Best practice for retention
So, what are the components of a strong employee retention program? Start by hiring the best for company fit, then orientate to the company culture, policies and procedures. Outline expectations for performance and goals. Demonstrate the company values through respect, inclusion and providing a work/life balance. These three allow you to walk your talk. Provide regular feedback and recognition, which allows the team member to understand his or her contribution and value to the company’s success. Grow your team through training, development and succession opportunities to demonstrate your commitment to them through relevant growth activities.
Finally, all work and no play a dull company does make. Have fun and engage the team socially. The key is not extravagance, but quality social interactions. (See sidebar).

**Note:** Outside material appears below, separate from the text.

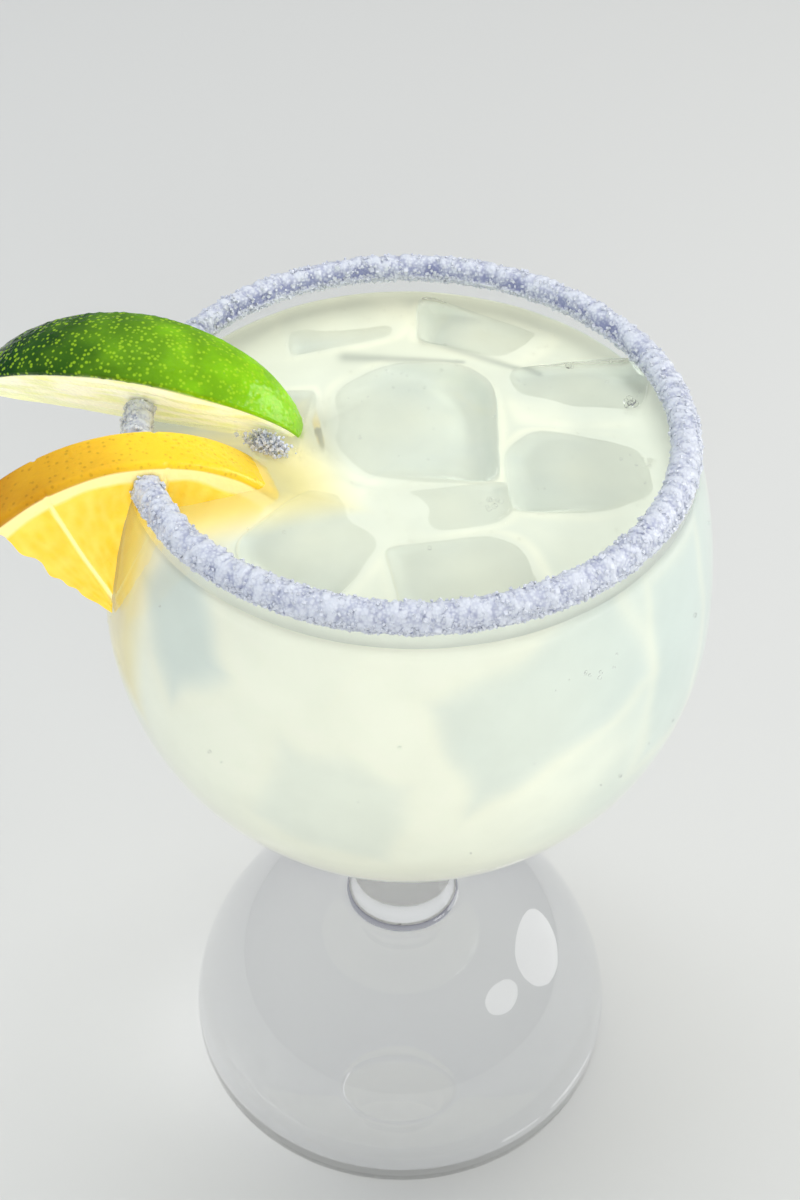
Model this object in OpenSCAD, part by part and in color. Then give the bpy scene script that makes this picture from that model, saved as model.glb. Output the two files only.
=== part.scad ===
// Margarita served in a stemmed goblet: the drink, a salted rim, a lime wedge and a lemon slice.
// The goblet stands on z = 0 with its axis on Z. The garnish sits over the rim on the -X side.

/* [Goblet] */
// Overall height of the goblet
glass_h = 181; // [165:1:220]
// Radius of the bowl at its widest
belly_r = 58.5; // [52:0.5:72]
// Outer radius at the rim
rim_r = 50.8; // [44:0.2:51.5]
// Height of the widest place below the rim
belly_depth = 41; // [34:1:50]
// Depth of the bowl's outside below its widest place
bowl_drop = 56; // [45:1:62]
// Wall thickness of the bowl
wall = 3; // [2:0.1:4]
// Glass thickness at the middle of the bowl's floor
floor_t = 6; // [4:0.5:10]

/* [Stem and foot] */
// Radius of the stem at its narrowest
stem_r = 10; // [8:0.1:12]
// How much wider the stem is where it runs into the bowl
stem_swell = 3; // [1:0.5:5]
// Height at which the stem meets the foot
collar_h = 48; // [40:0.5:54]
// Radius of the stem's round collar, where it meets the foot
collar_r = 12.5; // [12.1:0.1:18]
// Radius of the foot at its widest
foot_r = 47.5; // [40:0.5:57]
// Height of the foot's widest place
foot_belly_h = 9; // [7:0.5:12]
// How much narrower the resting face is than the foot
foot_tuck = 3; // [2:0.5:5]
// Width of the flat ring that the goblet stands on
rest_ring_w = 9; // [6:0.5:14]
// Depth of the hollow under the foot
punt_h = 8; // [2:0.5:12]

/* [Drink] */
// Distance from the rim down to the drink's surface
drink_depth = 8.5; // [6:0.5:11]
// Gap left between the drink and the glass
fill_gap = 0.05; // [0.02:0.01:0.2]

/* [Salt rim] */
// How far the crust stands out from the wall, outside the goblet
salt_out = 1.7; // [1:0.1:3]
// How far the crust stands in from the wall, inside the goblet
salt_in = 1; // [0.6:0.1:1.6]
// Height of the crust above the rim
salt_top = 1.2; // [0.6:0.1:2]
// How far down the crust reaches outside the goblet
salt_depth = 4.5; // [3:0.5:6]
// How far down the crust reaches inside the goblet
salt_in_depth = 3.5; // [2.5:0.5:5]
// Gap left between the crust and the glass
salt_gap = 0.05; // [0.02:0.01:0.2]

/* [Lime wedge] */
// Length of the lime from tip to tip
lime_l = 62; // [50:1:72]
// Radius of the lime at its middle
lime_r = 19.5; // [16:0.5:24]
// Angle between the wedge's two cut faces
lime_angle = 50; // [42:1:70]
// How far the cut edge lies beyond the middle of the lime
lime_core = 1.5; // [0:0.5:4]
// Roundness of the lime's ends: a small value is blunt, 1 is pointed
lime_point = 0.5; // [0.4:0.05:0.9]
// How far the top of the peel stands above the rim
lime_cover = 11.5; // [8:0.5:16]
// How far the lime's middle lies outside the rim
lime_out = 1.2; // [-4:0.2:6]
// Place of the lime round the rim
lime_at = 168.5; // [160:0.5:172]
// Turn of the lime seen from above
lime_yaw = -7; // [-15:1:10]
// How far the lime's inner end tips down
lime_tip = 4.5; // [0:0.5:12]
// How far the lime leans to the front
lime_lean = 7; // [-4:1:10]

/* [Lemon slice] */
// Radius of the lemon
lemon_r = 38; // [32:0.5:42]
// Thickness of the slice
lemon_t = 10; // [7:0.5:12]
// Angle of the quarter that was cut from the slice
lemon_angle = 89; // [75:1:100]
// Rounding of the peel's edges
lemon_edge = 1.2; // [0.5:0.1:2]
// How far the top of the peel stands above the rim
lemon_cover = 3.4; // [2.8:0.1:5]
// How far the slice's point lies outside the rim
lemon_out = 4.6; // [1:0.2:7]
// Place of the slice's front face round the rim
lemon_at = 200.5; // [199:0.5:206]
// How far the slice tips in over the drink
lemon_roll = 8; // [4:1:11]

/* [Fits] */
// Gap on each side of the wall in the slots of the lime and the lemon
slot_gap = 0.3; // [0.1:0.05:0.6]
// Gap between the salt and the faces of the lime and the lemon
salt_end_gap = 0.3; // [0.1:0.05:0.8]
// Gap between the drink and what dips into it
dip_gap = 0.05; // [0.02:0.01:0.2]

/* [Hidden] */
$fn = 96;

// steps along each curve of an outline
STEPS = 18;
// reach of the tools that cut a piece, well past the goblet
FAR = 200;
// radius of the first step out from the middle of the bowl's floor
FLOOR_R = 5;
// smallest step between two points of an outline
EPS = 0.01;

belly_z = glass_h - belly_depth;
drink_z = glass_h - drink_depth;
lip_h = wall / 2;
lip_z = glass_h - lip_h;
lime_reach = rim_r + lime_out;
lemon_reach = rim_r + lemon_out;

// Half height of the ellipse that draws the bowl in from its widest radius to its rim.
function upper_rise(r_belly, r_rim) = belly_depth / sqrt(1 - pow(r_rim / r_belly, 2));

// Radius at height z of a bowl that is widest at belly_z, on its upper half.
function upper_r(z, r_belly, r_rim) =
    r_belly * sqrt(1 - pow((z - belly_z) / upper_rise(r_belly, r_rim), 2));

// Points down the lower half of a bowl, from its widest place to where its radius is r_end.
function lower_bowl(r_belly, drop, r_end) =
    let (a_end = acos(r_end / r_belly))
    [for (i = [0:STEPS]) let (a = a_end * i / STEPS) [r_belly * cos(a), belly_z - drop * sin(a)]];

// Points up the upper half of a bowl, from its widest place to the height z_end.
function upper_bowl(r_belly, r_rim, z_end) =
    [for (i = [1:STEPS]) let (z = belly_z + (z_end - belly_z) * i / STEPS) [upper_r(z, r_belly, r_rim), z]];

// Points on the arc of an ellipse round [cx, cz], from angle a0 to a1.
function arc_points(cx, cz, rx, rz, a0, a1, n) =
    [for (i = [0:n]) let (a = a0 + (a1 - a0) * i / n) [cx + rx * cos(a), cz + rz * sin(a)]];

function reversed(list) = [for (i = [len(list) - 1:-1:0]) list[i]];

// The outside of the foot, up from the resting face to the collar.
function foot_outline() =
    let (crown_r = foot_r - collar_r, crown_h = collar_h - foot_belly_h)
    concat(
        arc_points(foot_r - foot_tuck, foot_belly_h, foot_tuck, foot_belly_h, -90, 0, 8),
        [for (i = [1:STEPS]) let (a = 90 * i / STEPS)
            [collar_r + crown_r * pow(cos(a), 0.9), foot_belly_h + crown_h * pow(sin(a), 1.15)]]);

// The stem, up from the collar to the underside of the bowl, hollowed like a waist.
function stem_outline() =
    let (rise = bowl_foot_z - collar_h, flare = collar_r - stem_r)
    [for (i = [1:STEPS]) let (t = i / STEPS)
        [stem_r + flare * pow(1 - t, 7) + stem_swell * pow(t, 5), collar_h + rise * t]];

// Height at which the outside of the bowl has shrunk to the top of the stem.
bowl_foot_z = belly_z - bowl_drop * sin(acos((stem_r + stem_swell) / belly_r));

// The outside of the goblet, from the resting face up to just under the lip.
function outer_outline() =
    concat(
        foot_outline(),
        stem_outline(),
        reversed([for (p = lower_bowl(belly_r, bowl_drop, stem_r + stem_swell)) if (p[1] > bowl_foot_z + EPS) p]),
        upper_bowl(belly_r, rim_r, lip_z));

// The inside of the bowl, moved in by gap, from its floor up to the height z_end.
function inner_outline(gap, z_end) =
    concat(
        [[0, belly_z - bowl_drop + floor_t + gap]],
        reversed(lower_bowl(belly_r - wall - gap, bowl_drop - floor_t - gap, FLOOR_R)),
        upper_bowl(belly_r - wall - gap, rim_r - wall - gap, z_end));

// Outer and inner radius of the wall at height z, grown by gap.
function wall_out_r(z, gap) = upper_r(z, belly_r + gap, rim_r + gap);
function wall_in_r(z, gap) = upper_r(z, belly_r - wall - gap, rim_r - wall - gap);

// The rounded lip, from just past its outer corner to just before its inner one, grown by gap.
function lip_outline(gap) =
    let (r_out = wall_out_r(lip_z, gap), r_in = wall_in_r(lip_z, gap))
    arc_points((r_out + r_in) / 2, lip_z, (r_out - r_in) / 2, lip_h + gap, 15, 165, 10);

// Section of the wall alone, from the belly up and over the lip, grown by gap on both sides.
module wall_section(gap) {
    polygon(concat(
        [[belly_r + gap, belly_z]],
        upper_bowl(belly_r + gap, rim_r + gap, lip_z),
        lip_outline(gap),
        reversed(upper_bowl(belly_r - wall - gap, rim_r - wall - gap, lip_z)),
        [[belly_r - wall - gap, belly_z]]));
}

// The wall round the rim, as the tool that cuts the slots over it.
module rim_wall(gap) {
    rotate_extrude()
        wall_section(gap);
}

// Goblet: foot, stem and bowl in one piece of glass.
module glass() {
    color("lavender", 0.4)
        rotate_extrude()
            polygon(concat(
                arc_points(0, 0, foot_r - foot_tuck - rest_ring_w, punt_h, 90, 0, 8),
                outer_outline(),
                lip_outline(0),
                reversed(inner_outline(0, lip_z))));
}

// The lime seen as a whole fruit, lying along X round its own middle.
module whole_lime() {
    half = lime_l / 2;
    rotate([0, 90, 0])
        rotate_extrude()
            polygon(concat(
                [[0, -half]],
                [for (i = [1:2 * STEPS - 1]) let (u = -1 + i / STEPS)
                    [lime_r * pow(cos(90 * u), lime_point), half * u]],
                [[0, half]]));
}

// The wedge cut from the lime, its peel up and its cut edge down.
module lime_shape(grow) {
    half_w = FAR * tan(lime_angle / 2);
    edge = lime_core + grow / sin(lime_angle / 2);
    intersection() {
        scale((lime_r + grow) / lime_r)
            whole_lime();
        rotate([90, 0, 90])
            linear_extrude(height = 2 * FAR, center = true)
                polygon([[0, -edge], [half_w, FAR - edge], [-half_w, FAR - edge]]);
    }
}

module place_lime() {
    translate([lime_reach * cos(lime_at), lime_reach * sin(lime_at), glass_h + lime_cover - lime_r])
        rotate([0, 0, lime_yaw])
            rotate([0, lime_tip, 0])
                rotate([lime_lean, 0, 0])
                    children();
}

// Lime wedge, slotted from its cut edge over the wall of the goblet.
module lime_wedge() {
    color("limegreen")
        difference() {
            place_lime()
                lime_shape(0);
            rim_wall(slot_gap);
        }
}

// A quarter of a round slice with its point at the origin, standing up, its front face on y = 0.
module lemon_shape(grow) {
    half_w = FAR * tan(lemon_angle / 2);
    edge = grow / sin(lemon_angle / 2);
    intersection() {
        translate([0, lemon_t + grow, 0])
            rotate([90, 0, 0])
                rotate_extrude()
                    lemon_section(lemon_r + grow, lemon_t + 2 * grow);
        rotate([90, 0, 0])
            linear_extrude(height = 2 * FAR, center = true)
                polygon([[0, -edge], [half_w, FAR - edge], [-half_w, FAR - edge]]);
    }
}

// Half of the slice's cross-section, with the peel's two edges rounded off.
module lemon_section(r, t) {
    polygon(concat(
        [[0, 0]],
        arc_points(r - lemon_edge, lemon_edge, lemon_edge, lemon_edge, -90, 0, 5),
        arc_points(r - lemon_edge, t - lemon_edge, lemon_edge, lemon_edge, 0, 90, 5),
        [[0, t]]));
}

module place_lemon() {
    rotate([0, 0, lemon_at - 180])
        translate([-lemon_reach, 0, glass_h + lemon_cover - lemon_r])
            rotate([0, lemon_roll, 0])
                children();
}

// Lemon slice, slit from its point over the wall of the goblet.
module lemon_slice() {
    color("gold")
        difference() {
            place_lemon()
                lemon_shape(0);
            rim_wall(slot_gap);
        }
}

// Drink, filling the bowl up to its surface and cut round what dips into it.
module drink() {
    color("lightyellow", 0.8)
        difference() {
            rotate_extrude()
                polygon(concat(inner_outline(fill_gap, drink_z), [[0, drink_z]]));
            place_lime()
                lime_shape(dip_gap);
            place_lemon()
                lemon_shape(dip_gap);
        }
}

// How much of its full thickness the crust has, at the share t of the way up its side.
function crust_share(t) = 0.15 + 0.85 * pow(sin(90 * t), 0.7);

// Cross-section of the salt crust: thick outside the wall, thin inside it.
module salt_section() {
    low_z = glass_h - salt_depth;
    low_in_z = glass_h - salt_in_depth;
    out_r = wall_out_r(lip_z, 0) + salt_out;
    in_r = wall_in_r(lip_z, 0) - salt_in;
    mid_r = (wall_out_r(lip_z, 0) + wall_in_r(lip_z, 0)) / 2;
    rise = lip_h + salt_top;
    difference() {
        polygon(concat(
            [[mid_r, low_z]],
            [for (i = [0:7]) let (t = i / 8, z = low_z + (lip_z - low_z) * t)
                [wall_out_r(z, 0) + salt_out * crust_share(t), z]],
            arc_points(mid_r, lip_z, out_r - mid_r, rise, 0, 80, 7),
            arc_points(mid_r, lip_z, mid_r - in_r, rise, 90, 180, 7),
            [for (i = [5:-1:0]) let (t = i / 6, z = low_in_z + (lip_z - low_in_z) * t)
                [wall_in_r(z, 0) - salt_in * crust_share(t), z]],
            [[mid_r, low_in_z]]));
        wall_section(salt_gap);
    }
}

// Salt crust round the rim, left out where the lime and the lemon sit on the glass.
module salt_rim() {
    color("aliceblue")
        difference() {
            rotate_extrude()
                salt_section();
            place_lime()
                lime_shape(salt_end_gap);
            place_lemon()
                lemon_shape(salt_end_gap);
        }
}

glass();
drink();
salt_rim();
lime_wedge();
lemon_slice();
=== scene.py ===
"""Margarita in a salted goblet, with ice, a lime wedge and a lemon slice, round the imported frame.

Every piece is a surface worked out with numpy in millimetres and stored in metres. The goblet
stands on z = 0 with its axis on Z, and the garnish sits over its rim on the -X side.
"""
import logging
import math
from dataclasses import dataclass, field
from enum import Enum
from itertools import product

import bpy
import numpy as np
from mathutils import Matrix, Vector


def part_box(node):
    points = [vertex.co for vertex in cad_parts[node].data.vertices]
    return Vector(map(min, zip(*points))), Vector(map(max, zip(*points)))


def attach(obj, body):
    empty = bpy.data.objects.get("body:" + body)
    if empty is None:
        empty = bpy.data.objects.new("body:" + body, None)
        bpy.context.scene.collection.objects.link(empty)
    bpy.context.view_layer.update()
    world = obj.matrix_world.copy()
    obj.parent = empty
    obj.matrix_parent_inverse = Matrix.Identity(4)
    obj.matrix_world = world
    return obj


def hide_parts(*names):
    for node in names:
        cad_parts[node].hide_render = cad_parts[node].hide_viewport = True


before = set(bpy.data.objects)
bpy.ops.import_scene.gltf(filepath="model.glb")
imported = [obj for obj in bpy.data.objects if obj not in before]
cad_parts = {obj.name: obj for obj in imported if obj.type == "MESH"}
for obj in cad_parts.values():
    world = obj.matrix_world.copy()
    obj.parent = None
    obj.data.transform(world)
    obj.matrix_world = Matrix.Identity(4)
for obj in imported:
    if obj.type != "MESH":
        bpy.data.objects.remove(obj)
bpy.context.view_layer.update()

Array = np.ndarray
Triple = tuple[float, float, float]
Colour = Triple
MM = 0.001
TINY = 1e-12
SHARP_EDGE = math.radians(42.0)
BLACK = (0.0, 0.0, 0.0)
BODY = "root"
log = logging.getLogger("margarita")


# ---------------------------------------------------------------- shared arithmetic


def smooth(share: Array) -> Array:
    """Rise from 0 to 1 with level ends: 3 t squared less 2 t cubed, t held within 0 to 1."""
    t = np.clip(share, 0.0, 1.0)
    return t * t * (3.0 - 2.0 * t)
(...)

Putting retention into practice
If you are ready to change the company culture and become a best place to work, establish your retention program. Start with the aforementioned recommendations for each of the areas that you want to focus on over the next year. Identify activity leaders (a great way to develop your management team), delegate development and implementation of the activities and hold team members accountable through goals and timelines.
For example, if your recognition process lacks impact (or does not exist), develop a recognition tool kit that includes gift cards, note cards, certificates of appreciation, sample letters of commendation and even a “How to” book on recognition. Help your team members be creative to recognize accomplishments. Make it fun and engaging.
Retention should not just happen. It should be a well-thought out and priority activity of the company. Leaving retention to chance will prepare you for the talent-draining musical chairs of a post-recession economy and impact your prospects of being a best place to work.